Armed Services Committee Chair Jack Reed, a Rhode Island Democrat, is spearheading the effort to remove the one-man roadblock. The proposal is a one-off resolution that would change the rules to allow for most of the nominations to be considered in a bloc. The promotion and confirmation votes for the Joint Chiefs of Staff and combatant commanders would be exempted from the resolution, and would still require individual votes. The rule change would be temporary, only lasting through this Congress.

“There’s a bipartisan recognition that we have to get it done, and there are several ways,” Reed told Politico. This one would not qualify as a “nuclear option” that would change the filibuster, so predictable gadflies like Democratic Sen. Joe Manchin of West Virginia and independent Sen. Kyrsten Sinema of Arizona shouldn’t object. In fact, Sinema is working on this effort with Reed.

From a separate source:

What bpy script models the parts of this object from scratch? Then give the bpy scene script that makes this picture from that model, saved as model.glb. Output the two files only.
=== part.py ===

Sinema has been working hard to inject herself into this debate for weeks, arguing that she’s protecting Tuberville’s right to maintain his blockade while helping “find that middle ground to solve the challenge that we’re facing.” Tuberville continues to demonstrate absolutely no interest in finding “middle ground.”

Asked about this effort by Democrats on Newsmax (where else?), Tuberville remained both defiant and ridiculous. "They need to be worried about what's going on in Ukraine, the Middle East, the wars that their side, the Democrats and Joe Biden, have created,” he said.

Yes, Ukraine, the Middle East—that’s precisely why responsible lawmakers and the whole of the military are hair-on-fire worked up about not having a military that’s fully staffed and at peak readiness, with confirmed leadership.

Even some Senate Republicans have been getting frustrated over Tuberville’s dangerous game, including Minority Leader Mitch McConnell, who is on the record as saying “holding these non-policymaking career military [officials] who can’t be involved in politics at all is a mistake, and we continue to work on that and I hope at some point we can get it clear.”